C'est toutefois au sujet du Tribunal spécial pour le Liban (TSL) que l'ancienne opposition a provoqué la démission du gouvernement Hariri. Dans la déclaration ministérielle adoptée le 10 décembre, le gouvernement d'union nationale avait donné son soutien aux travaux du TSL (institué par la résolution 1757 de mai 2007), principalement chargé de faire la lumière sur l'attentat commis contre l'ancien Premier ministre Rafic Hariri, le 14 février 2005. Le procureur, Daniel Bellemarre a transmis au juge de la mise en état un premier acte d'accusation le 17 janvier 2011. Dans les mois qui ont précédé, les rumeurs n'ont cessé de se multiplier dans la presse à ce sujet. Le Hezbollah estime qu'il sera visé par ces actes d'accusation et appelle, depuis l'été, à une interruption de la coopération entre le Liban et le TSL qu'il présente comme un complot contre lui. Le refus de la majorité de céder aux demandes de l'opposition a provoqué, depuis l'automne 2010, le blocage du Conseil des ministres. Cette crise politique s'est précipitée mi-janvier 2011. Après l'annonce, le 11 janvier, de la fin de la médiation syro-saoudienne qui était chargée, à la suite de la visite conjointe à Beyrouth, le 30 juillet, des chefs d'Etat saoudien et syrien, d'aider les parties à trouver un accord, les ministres de l'opposition ont provoqué le 12 janvier la chute du gouvernement d'union nationale.

Dans un climat de crainte d'un retour aux violences et de fortes pressions, les consultations parlementaires ont abouti à la désignation le 25 janvier de Nagib Mikati comme nouveau Premier ministre avec les voix du camp du 8 mars pro-syrien auxquelles se sont ajoutées une partie des voix du groupe de Walid Joumblatt et celles du Bloc tripolitain soit un total de 68 voix) qui s'est présenté contre Saad Hariri (60 voix).
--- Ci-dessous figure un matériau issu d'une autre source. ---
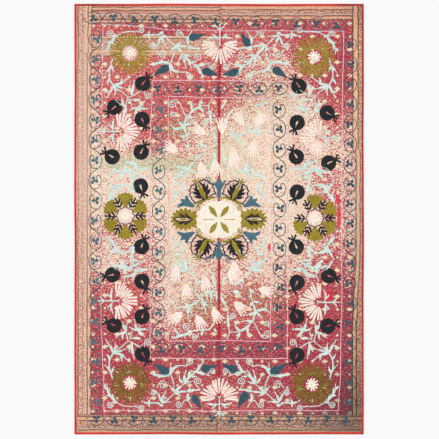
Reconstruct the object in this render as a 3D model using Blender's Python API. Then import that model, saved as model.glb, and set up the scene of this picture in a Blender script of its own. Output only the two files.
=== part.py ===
"""Ralli blanket: two quilted cloth widths, a crimson strip at their join and a red binding.

The blanket lies flat with its face up. X runs across its width, Y along its length and
Z up. The origin is the middle of its underside. All sizes are in metres.
"""

import math

import bmesh
import bpy

# Whole blanket
WIDTH = 1.500
LENGTH = 2.232
GAP = 0.0003
EDGE_WANDER = 0.0014
CORNER_RADIUS = 0.004

# Quilted cloth: stitched rows run across it, and the cloth between them puffs up
ROW_PITCH = 0.024
ROW_HEIGHT = 0.0021
PUFF_HEIGHT = 0.0007
PUFF_UNEVENNESS = 0.0002
ROW_WANDER = 0.0020
PUFF_COLUMNS = 5

# Red binding: one strip of cloth folded over each edge
BINDING_WIDTH = 0.010
BINDING_CLOTH = 0.0007
BINDING_HEIGHT = 0.0032
BINDING_STEP = 0.045

# Cloth pressed thin where the binding grips it, a little short of the binding's fold
GRIP_SLACK = 0.001
GRIP_SLOPE = 0.0022
GRIP_BOTTOM = BINDING_CLOTH + GAP
GRIP_TOP = BINDING_HEIGHT - BINDING_CLOTH - GAP

# Crimson strip at the join of the two widths, which drifts sideways near the top end
STRIP_WIDTH = 0.011
STRIP_HEIGHT = 0.0022
STRIP_DRIFT = 0.012
DRIFT_START = 0.660
DRIFT_END = 0.950

HALF_WIDTH = WIDTH / 2
HALF_LENGTH = LENGTH / 2
ROW_COUNT = 2 * round((HALF_LENGTH - BINDING_WIDTH) / ROW_PITCH)

COLOURS = {
    "cloth": (0.66, 0.30, 0.26, 1.0),
    "strip": (0.50, 0.01, 0.03, 1.0),
    "binding": (0.62, 0.02, 0.02, 1.0),
}
ROUGHNESS = 0.9


def clear_scene():
    """Remove every object of the open scene."""
    for old in list(bpy.data.objects):
        bpy.data.objects.remove(old, do_unlink=True)


def cloth_material(name):
    """A matt cotton finish in one of the blanket's colours."""
    material = bpy.data.materials.new(name)
    material.use_nodes = True
    shader = material.node_tree.nodes["Principled BSDF"]
    shader.inputs["Base Color"].default_value = COLOURS[name]
    shader.inputs["Roughness"].default_value = ROUGHNESS
    shader.inputs["Metallic"].default_value = 0.0
    return material


def smoothstep(value, start, end):
    """0 before start, 1 after end and an even curve between them."""
    share = min(max((value - start) / (end - start), 0.0), 1.0)
    return share * share * (3.0 - 2.0 * share)


def edge_wander(along, half_run, phase):
    """How far a sewn edge strays outwards at a place along it; nothing at its corners."""
    turn = 2.0 * math.pi * along
    swing = 0.7 * math.sin(turn / 0.93 + phase) + 0.3 * math.sin(turn / 0.41 + 2.0 * phase)
    return EDGE_WANDER * swing * math.cos(0.5 * math.pi * along / half_run)


def seam_line(y):
    """Where the middle of the crimson strip lies across the blanket."""
    return STRIP_DRIFT * smoothstep(y, DRIFT_START, DRIFT_END)


def spaced(start, end, count):
    """Count even steps from start to end, both ends included."""
    return [start + (end - start) * step / count for step in range(count + 1)]


def gripped_lines(half_size):
    """Lines at one edge of the cloth: its rim, where it leaves the binding, its full height."""
    rim = half_size - BINDING_CLOTH - GRIP_SLACK
    leaves = half_size - BINDING_WIDTH - GRIP_SLACK
    return [rim, leaves, leaves - GRIP_SLOPE]


def row_lines(steps_a_row):
    """Lines along the blanket's length, with the gripped ends and the quilted rows."""
    rim, leaves, full = gripped_lines(HALF_LENGTH)
    rows = spaced(-full, full, ROW_COUNT * steps_a_row)
    return [-rim, -leaves] + rows + [leaves, rim]


def puff_height(x, line):
    """Height of the quilted face on a line of the grid: low on a sewn row, high between rows."""
    if line % 2 == 0:
        return ROW_HEIGHT
    uneven = math.sin(9.0 * x + 1.7 * line) * math.sin(0.31 * line - 4.0 * x)
    return ROW_HEIGHT + PUFF_HEIGHT + PUFF_UNEVENNESS * uneven


def grid_index(position, lines):
    """Which of the lines a point of the unshaped grid, from -1 to 1, stands on."""
    return round((position + 1.0) / 2.0 * (len(lines) - 1))


def grid_body(name, x_lines, y_lines, place_top, place_bottom):
    """A closed sheet: a grid, thickened by an extrusion and shaped point by point.

    place_top and place_bottom give the finished point for a column and a line of the grid.
    """
    body = bmesh.new()
    bmesh.ops.create_grid(body, x_segments=len(x_lines) - 1, y_segments=len(y_lines) - 1, size=1.0)
    top_points = list(body.verts)
    copied = bmesh.ops.extrude_face_region(body, geom=list(body.faces))["geom"]
    bottom_points = [item for item in copied if isinstance(item, bmesh.types.BMVert)]
    for points, place in ((top_points, place_top), (bottom_points, place_bottom)):
        for point in points:
            column = grid_index(point.co.x, x_lines)
            line = grid_index(point.co.y, y_lines)
            point.co = place(column, line)
    bmesh.ops.recalc_face_normals(body, faces=body.faces)
    return finished_object(name, body)


def finished_object(name, body):
    """Write a bmesh into a new named object of the blanket's collection."""
    mesh = bpy.data.meshes.new(name)
    body.to_mesh(mesh)
    body.free()
    piece = bpy.data.objects.new(name, mesh)
    bpy.data.collections["ralli_blanket"].objects.link(piece)
    return piece


def quilted_width(name, side):
    """One of the two printed cloth widths; side is -1 on the left and 1 on the right."""
    rim, leaves, full = gripped_lines(HALF_WIDTH)
    inner = STRIP_WIDTH / 2 + GAP
    x_lines = spaced(inner, full, PUFF_COLUMNS) + [leaves, rim]
    y_lines = row_lines(2)
    last_column = len(x_lines) - 1
    last_line = len(y_lines) - 1

    def plan_point(column, line):
        reach = x_lines[column]
        y = y_lines[line]
        outward = (reach - inner) / (full - inner)
        endward = min(abs(y) / (HALF_LENGTH - BINDING_WIDTH), 1.0)
        x = side * reach + side * min(outward, 1.0) * edge_wander(y, HALF_LENGTH, 1.0 + side)
        x += max(1.0 - outward, 0.0) * seam_line(y)
        end = math.copysign(1.0, y)
        y += end * endward * edge_wander(x, HALF_WIDTH, 2.0 + end)
        if 2 < line < last_line - 2:
            y += ROW_WANDER * math.sin(5.0 * x + 0.13 * line) * (1.0 - endward)
        if column == last_column and line in (0, last_line):
            x -= side * CORNER_RADIUS
            y -= end * CORNER_RADIUS
        return x, y

    def gripped(column, line):
        return column > PUFF_COLUMNS or line < 2 or line > last_line - 2

    def top(column, line):
        x, y = plan_point(column, line)
        height = GRIP_TOP if gripped(column, line) else puff_height(x, line)
        return x, y, height

    def bottom(column, line):
        x, y = plan_point(column, line)
        return x, y, GRIP_BOTTOM if gripped(column, line) else 0.0

    return grid_body(name, x_lines, y_lines, top, bottom)


def crimson_strip():
    """The strip that shows at the join, from one end of the blanket to the other."""
    x_lines = [-STRIP_WIDTH / 2, STRIP_WIDTH / 2]
    y_lines = row_lines(1)
    last_line = len(y_lines) - 1

    def plan_point(column, line):
        y = y_lines[line]
        end = math.copysign(1.0, y)
        endward = min(abs(y) / (HALF_LENGTH - BINDING_WIDTH), 1.0)
        x = x_lines[column] + seam_line(y)
        return x, y + end * endward * edge_wander(x, HALF_WIDTH, 2.0 + end)

    def gripped(line):
        return line < 2 or line > last_line - 2

    def top(column, line):
        x, y = plan_point(column, line)
        return x, y, GRIP_TOP if gripped(line) else STRIP_HEIGHT

    def bottom(column, line):
        x, y = plan_point(column, line)
        return x, y, GRIP_BOTTOM if gripped(line) else 0.0

    return grid_body("seam_strip", x_lines, y_lines, top, bottom)


def binding_section():
    """The folded strip's section as (distance in from the edge, height), open inwards."""
    fold = BINDING_CLOTH
    slot_top = BINDING_HEIGHT - BINDING_CLOTH
    return [
        (0.0, 0.0),
        (BINDING_WIDTH, 0.0),
        (BINDING_WIDTH, fold),
        (fold, fold),
        (fold, slot_top),
        (BINDING_WIDTH, slot_top),
        (BINDING_WIDTH, BINDING_HEIGHT),
        (0.0, BINDING_HEIGHT),
    ]


def corner_pull(from_end):
    """How far the rounded corner draws the outer edge in, a distance from the strip's end."""
    short = max(CORNER_RADIUS - from_end, 0.0)
    return CORNER_RADIUS - math.sqrt(CORNER_RADIUS**2 - short**2)


def binding_strip(name, stations, place):
    """A folded strip: its section is drawn once and extruded from station to station.

    place gives the finished point for a station, a distance in from the edge and a height.
    """
    body = bmesh.new()
    section = binding_section()
    corners = [body.verts.new(place(stations[0], inset, height)) for inset, height in section]
    leading = body.faces.new(corners)
    for step, station in enumerate(stations[1:]):
        passed = leading
        copied = bmesh.ops.extrude_face_region(body, geom=[passed])["geom"]
        leading = next(item for item in copied if isinstance(item, bmesh.types.BMFace))
        for point, (inset, height) in zip(leading.verts, section, strict=True):
            point.co = place(station, inset, height)
        if step > 0:
            bmesh.ops.delete(body, geom=[passed], context="FACES_ONLY")
    bmesh.ops.recalc_face_normals(body, faces=body.faces)
    return finished_object(name, body)


def side_binding(name, side):
    """The binding of a long edge, with the blanket's rounded corners at its two ends."""
    straight = HALF_LENGTH - CORNER_RADIUS
    steps = round(2.0 * straight / BINDING_STEP)
    rounding = [HALF_LENGTH - CORNER_RADIUS * 0.3, HALF_LENGTH]
    stations = [-y for y in reversed(rounding)] + spaced(-straight, straight, steps) + rounding

    def place(y, inset, height):
        reach = HALF_WIDTH + edge_wander(y, HALF_LENGTH, 1.0 + side) - inset
        if inset < BINDING_WIDTH:
            reach -= corner_pull(HALF_LENGTH - abs(y))
        return side * reach, y, height

    return binding_strip(name, stations, place)


def end_binding(name, end):
    """The binding of a short edge, butted between the two long ones."""
    run = HALF_WIDTH - BINDING_WIDTH - GAP
    stations = spaced(-run, run, round(2.0 * run / BINDING_STEP))

    def place(x, inset, height):
        return x, end * (HALF_LENGTH + edge_wander(x, HALF_WIDTH, 2.0 + end) - inset), height

    return binding_strip(name, stations, place)


def dress(pieces, finish):
    """Give one finish to each piece."""
    material = cloth_material(finish)
    for piece in pieces:
        piece.data.materials.append(material)


def build_blanket():
    """Model the whole blanket."""
    clear_scene()
    collection = bpy.data.collections.new("ralli_blanket")
    bpy.context.scene.collection.children.link(collection)
    widths = [quilted_width("cloth_left", -1), quilted_width("cloth_right", 1)]
    sides = [side_binding("binding_left", -1), side_binding("binding_right", 1)]
    ends = [end_binding("binding_bottom", -1), end_binding("binding_top", 1)]
    dress(widths, "cloth")
    dress([crimson_strip()], "strip")
    dress(sides + ends, "binding")


build_blanket()
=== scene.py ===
"""Looks of a ralli blanket: printed and quilted cotton, a red binding and hand embroidery.

Sizes are in metres unless a name or a comment gives another unit. X runs across the blanket,
Y along it and Z up out of its face. The embroidery is drawn in centimetres from the middle of
the blanket, as on a maker's paper pattern.
"""

import logging
import math
from collections.abc import Iterable, Sequence
from dataclasses import dataclass
from enum import Enum
from functools import cache
from typing import Any

import bpy
import numpy as np
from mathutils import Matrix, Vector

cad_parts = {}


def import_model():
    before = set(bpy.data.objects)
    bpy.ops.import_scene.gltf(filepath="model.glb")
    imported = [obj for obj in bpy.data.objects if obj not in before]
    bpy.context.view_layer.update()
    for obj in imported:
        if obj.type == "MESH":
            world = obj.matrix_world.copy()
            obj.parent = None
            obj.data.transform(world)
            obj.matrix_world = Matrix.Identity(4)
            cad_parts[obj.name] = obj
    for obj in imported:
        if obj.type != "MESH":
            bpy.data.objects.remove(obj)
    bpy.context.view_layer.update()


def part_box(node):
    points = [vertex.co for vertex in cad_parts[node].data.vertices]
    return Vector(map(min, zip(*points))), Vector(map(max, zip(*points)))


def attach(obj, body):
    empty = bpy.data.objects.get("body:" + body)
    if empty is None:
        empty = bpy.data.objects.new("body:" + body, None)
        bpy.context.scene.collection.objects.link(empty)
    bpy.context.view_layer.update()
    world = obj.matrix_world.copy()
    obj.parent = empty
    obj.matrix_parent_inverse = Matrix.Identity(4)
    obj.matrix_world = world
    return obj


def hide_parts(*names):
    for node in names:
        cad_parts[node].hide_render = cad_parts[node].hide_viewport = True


LOG = logging.getLogger("ralli_blanket")
CM = 0.01
MM = 0.001
FULL_TURN = 2.0 * math.pi

Array = np.ndarray
Spot = tuple[float, float]
Spots = tuple[Spot, ...]
Turned = tuple[float, float, float]
Drawing = Sequence[Spot] | Array


def linear_colour(code: str) -> tuple[float, float, float, float]:
    """Turn a colour written as six hexadecimal digits into Blender's linear values.

    Args:
        code: Red, green and blue as two hexadecimal digits each.

    Returns:
        The linear red, green and blue values and an alpha of 1.
    """
    parts = [int(code[start : start + 2], 16) / 255.0 for start in (0, 2, 4)]
    linear = [part / 12.92 if part <= 0.04045 else ((part + 0.055) / 1.055) ** 2.4 for part in parts]
    return (linear[0], linear[1], linear[2], 1.0)


def feed(tree: Any, socket: Any, value: Any) -> None:
    """Link a socket to a value that nodes work out, or set it to a plain number or colour."""
    if isinstance(value, Value):
        tree.links.new(value.socket, socket)
    else:
        socket.default_value = linear_colour(value) if isinstance(value, str) else value


def with_node(tree: Any, kind: str, inputs: dict[Any, Any], output: Any = 0, **settings: Any) -> "Value":
    """Add one node to a material.

    Args:
        tree: The material's node tree.
        kind: The node's type.
        inputs: What its inputs get, by name or number.
        output: Name or number of the output that is wanted.
        settings: Its other settings.

    Returns:
        The output's value.
    """
    node = tree.nodes.new(kind)
    for name, setting in settings.items():
        setattr(node, name, setting)
    for key, value in inputs.items():
        feed(tree, node.inputs[key], value)
    return Value(tree, node.outputs[output])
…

Le 13 juin 2011, Nagib Mikati a annoncé la formation d'un nouveau gouvernement formé de 30 ministres :

- les deux tiers sont issus des partis qui forment l'alliance pro-syrienne du 8 mars (Courant patriotique libre du général Aoun, Marada chrétiens de Sleimane Frangie, Tachnag arménien, Hezbollah, Amal, PSNS notamment) ;

- un tiers des ministres réunit des partisans du Premier ministre Nagib Mikati, du chef druze du PSP Walid Joumblatt et des ministres proches du Président de la République Michel Sleimane.